The president’s economic adviser also told reporters that there will be an “enforcement mechanism” if China does not meet the targets.

Kudlow also said that China will make changes to its criminal and civil procedures to enforce issues of intellectual property theft and forced technology transfer, which have been a key point of contention for the U.S.

Any second phase of the deal depends on success of Phase One, Kudlow said. In the meantime, the U.S. will be keeping significant tariffs in place as a check on progress.

Former Vice President Joe Biden criticized the deal shortly before the president was set to sign it.

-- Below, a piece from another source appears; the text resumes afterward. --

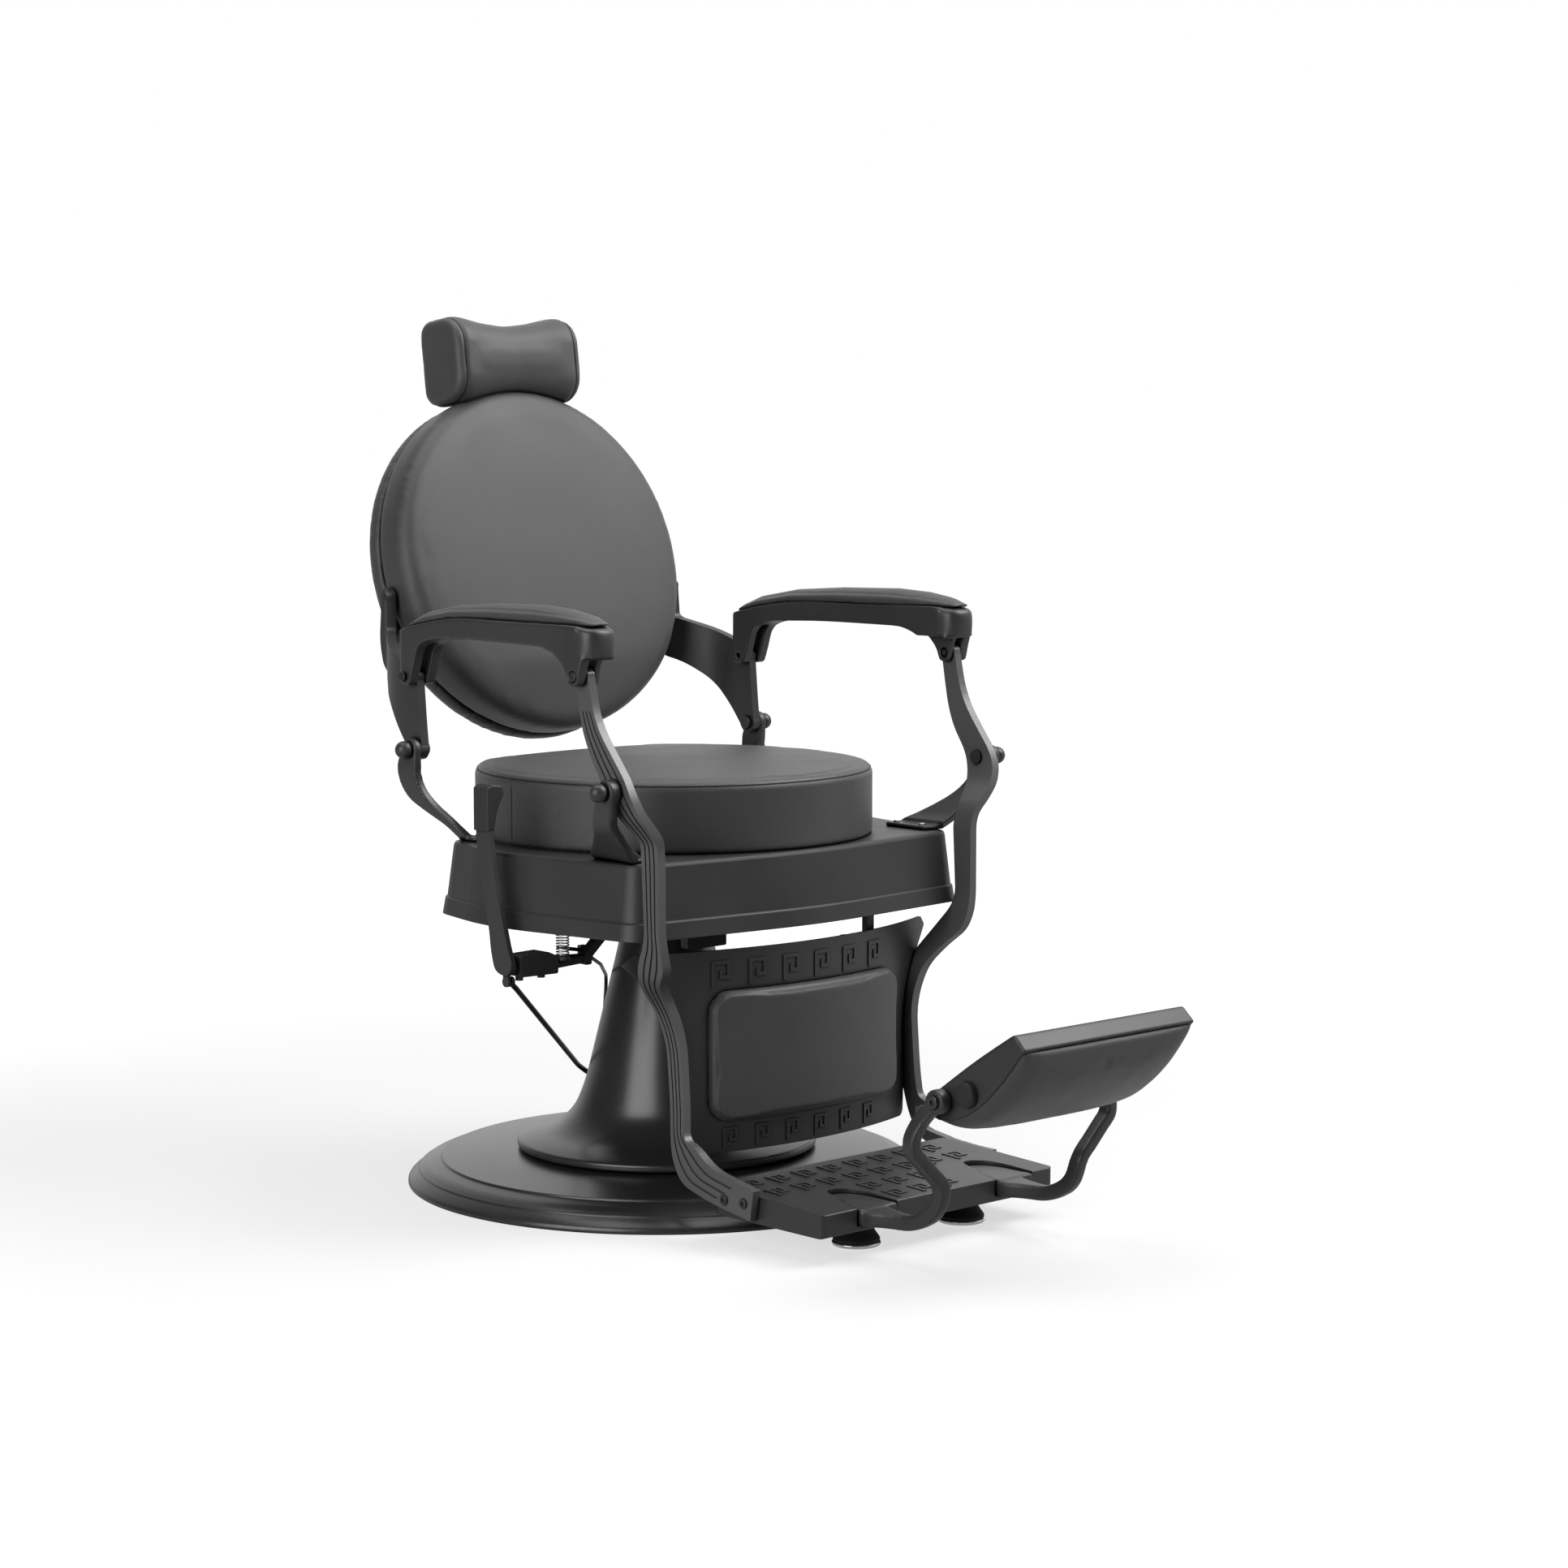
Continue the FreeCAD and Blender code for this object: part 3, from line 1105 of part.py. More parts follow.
def rest_arm_sweep():
    """S-shaped part of a footrest arm at +X: level at the footplate, upright, then back to the eye."""
    y, z = REST_PIVOT
    upper = -625
    inner_line = [(FOOTPLATE_FRONT + 6, 60), (-584, 61.5), (-615, 78), (upper, 104), (upper, z - 27),
                  (y + 6, z + 9)]
    side = prism("x", band(inner_line, REST_ARM_DEPTH), 60, 220)
    half = REST_ARM_WIDTH / 2
    root = ARM_ROOT_CENTRE
    front = FOOTPLATE_FRONT
    wide = ARM_ROOT_WIDTH / 2
    plan = [(root - wide, front + 6, 0), (root - wide, front - 12), (root - half, front - 50), (root - half, -660, 0),
            (root + half, -660, 0), (root + half, front - 50), (root + wide, front - 12), (root + wide, front + 6, 0)]
    lower = side.common(prism("z", plan, 20, 88))
    outer = REST_HUB_OUTER
    rise = [(root + half, 80), (root + half, 102), (outer + 12, 152), (outer + 12, z - 46), (outer, z - 16),
            (outer, z + 20)]
    upper_part = side.common(prism("y", band(rise, REST_ARM_WIDTH), -720, -560))
    eye = rod_x(REST_HUB_RADIUS, REST_HUB_INNER, REST_HUB_OUTER, REST_PIVOT)
    return join([lower, upper_part, eye])


def rest_arm(side):
    """One footrest arm, at -X (side -1) or +X (side 1); both roots face the same way."""
    sweep = rest_arm_sweep()
    start = POCKET_STARTS[0] if side < 0 else POCKET_STARTS[1]
    if side < 0:
        sweep = mirrored(sweep)
    arm = join([sweep, rest_root(start)])
    way = rod_x(REST_PIN_RADIUS + RUN_FIT, -200, 200, REST_PIVOT)
    return arm.cut(way)


def rest_point(along, below):
    """A point of the pad's side profile as (y, z): along its back from the foot, and below its back."""
    angle = math.radians(REST_ANGLE)
    a = along - REST_PIVOT_ALONG
    b = below - REST_PIVOT_BELOW
    y = REST_PIVOT[0] - a * math.cos(angle) - b * math.sin(angle)
    z = REST_PIVOT[1] + a * math.sin(angle) - b * math.cos(angle)
    return y, z


def rest_profile(points):
    """Side outline of the pad in the frame of the chair."""
    return [rest_point(point[0], point[1]) + tuple(point[2:]) for point in points]


def footrest_tray():
    """Metal tray of the footrest, with a flat back, a top wall and deep rounded sides."""
    outer = [(-5, 2, 5), (90, -3), (164, -2.5, 4), (170.5, 22.5, 0), (158, 25.5), (123, 37), (86, 46), (50, 48.5),
             (16, 42.5), (-6, 29), (-11, 14)]
    inner = [(0, 5.5, 4), (90, 0.5), (161, 1, 3), (168, 40, 0), (168, 80, 0), (-40, 80, 0), (-40, 40, 0),
             (-4, 26, 0), (-7, 15)]
    shell = prism("x", rest_profile(outer), -REST_HALF_WIDTH, REST_HALF_WIDTH)
    hollow = prism("x", rest_profile(inner), -REST_HALF_WIDTH + REST_SHEET, REST_HALF_WIDTH - REST_SHEET)
    screw_way = rod_x(REST_PIN_RADIUS + RUN_FIT, -REST_HALF_WIDTH - 1, REST_HALF_WIDTH + 1, REST_PIVOT)
    return shell.cut([hollow, screw_way])


def rest_section(x, bulge):
    """Section of the footrest cushion across X."""
    points = [(1, 6, 3), (90, 1), (160.5, 1.5, 3), (166.5, 22.5 + bulge * 0.45, 6), (155, 27 + bulge * 0.9),
              (123, 37 + bulge * 1.15), (86, 46 + bulge * 1.05), (50, 48.5 + bulge), (16, 42.5 + bulge * 0.95),
              (-3, 28 + bulge * 0.4), (-6, 16)]
    return outline("x", rest_profile(points), x)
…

“China is the big winner of Trump’s ‘phase-one’ trade deal with Beijing,” Biden said in a statement. “True to form, Trump is getting precious little in return for the significant pain and uncertainty he has imposed on our economy, farmers, and workers. The deal won’t actually resolve the real issues at the heart of the dispute, including industrial subsidies, support for state-owned enterprises, cybertheft, and other predatory practices in trade and technology.”